Driving in Gyeongju is genuinely easy by Korean standards. Traffic is light outside Hwangnidan-gil and the Bulguksa parking road, the speed limits inside the historic core drop to 30–50 km/h, and parking lots near major sights are well-signed in English. Use Naver Map or Kakao Map for navigation — Google Maps does not give turn-by-turn directions in Korea, so download one of the Korean apps before you arrive.
Parking at the headline sights is cheap but fills up. Bulguksa charges around 1,000–2,000 KRW per visit, Seokguram about 2,000 KRW, and the downtown lots near Daereungwon and Cheomseongdae are free if you arrive before 10 a.m. on weekends. Hwangnidan-gil is the worst — the street has no parking, and the small public lots fill by lunch. Park at Wolseong Park (free) or the Daereungwon main lot and walk 5 minutes.

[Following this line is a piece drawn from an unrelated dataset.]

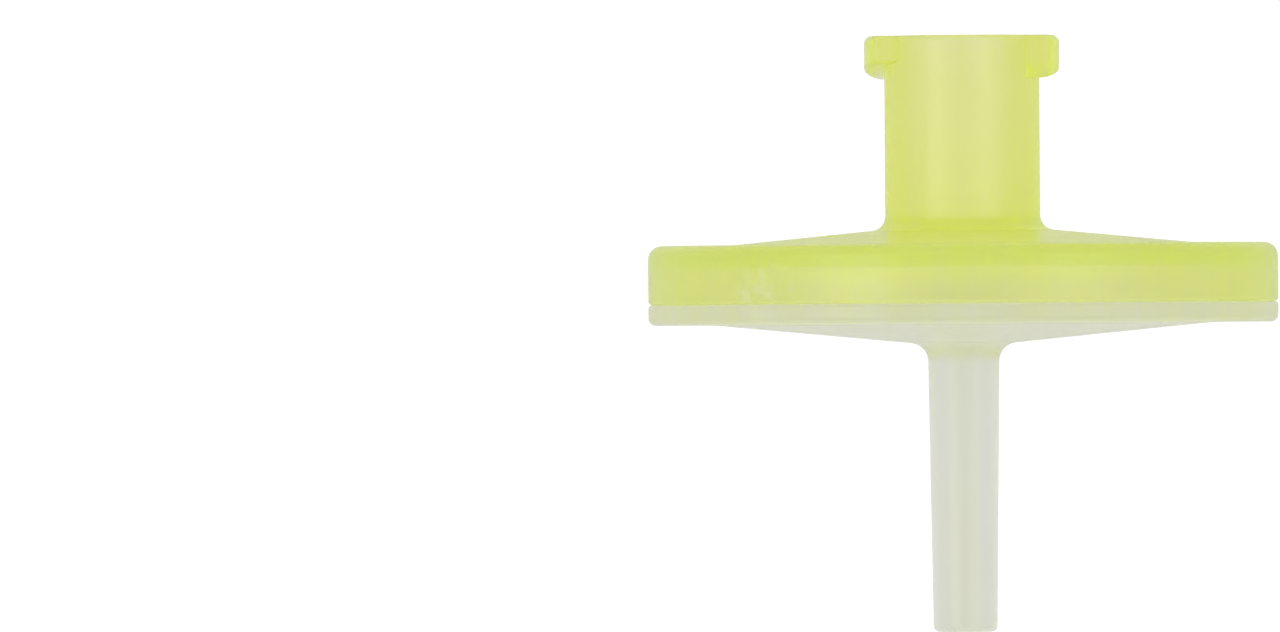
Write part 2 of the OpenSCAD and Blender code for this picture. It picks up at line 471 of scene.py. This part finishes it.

One real warning: the road from Bulguksa up to Seokguram is narrow, winding, and has occasional buses coming the other way around blind curves. Drive slowly, use the pullouts, and avoid it after rain in winter — black ice on shaded sections of the climb has caused incidents. If you're nervous, you can park at Bulguksa and take the shuttle bus instead.
April brings cherry blossoms to the Bomun Lake drive and the road around Daereungwon — easily the most photogenic week of the year, but also the most crowded. Late May has cleaner light and far fewer tourists. Autumn (October to mid-November) is the local favorite: ginkgo trees turn the Gyochon Hanok Village gold, and the Silla Cultural Festival runs in early October with reenactments and night lighting. Winter is quiet and cold but works well if you want the tomb mounds to yourself; just dress warmly for Seokguram, which is exposed on the mountain.
Gyeongju is the only place in Korea where a one-day drive can put you next to a 1,300-year-old temple, a Silla queen's tomb, and a sunset over an 8th-century pond. Rent a car, leave early, and give yourself time to walk between the sights — that's how the ancient capital is meant to be seen.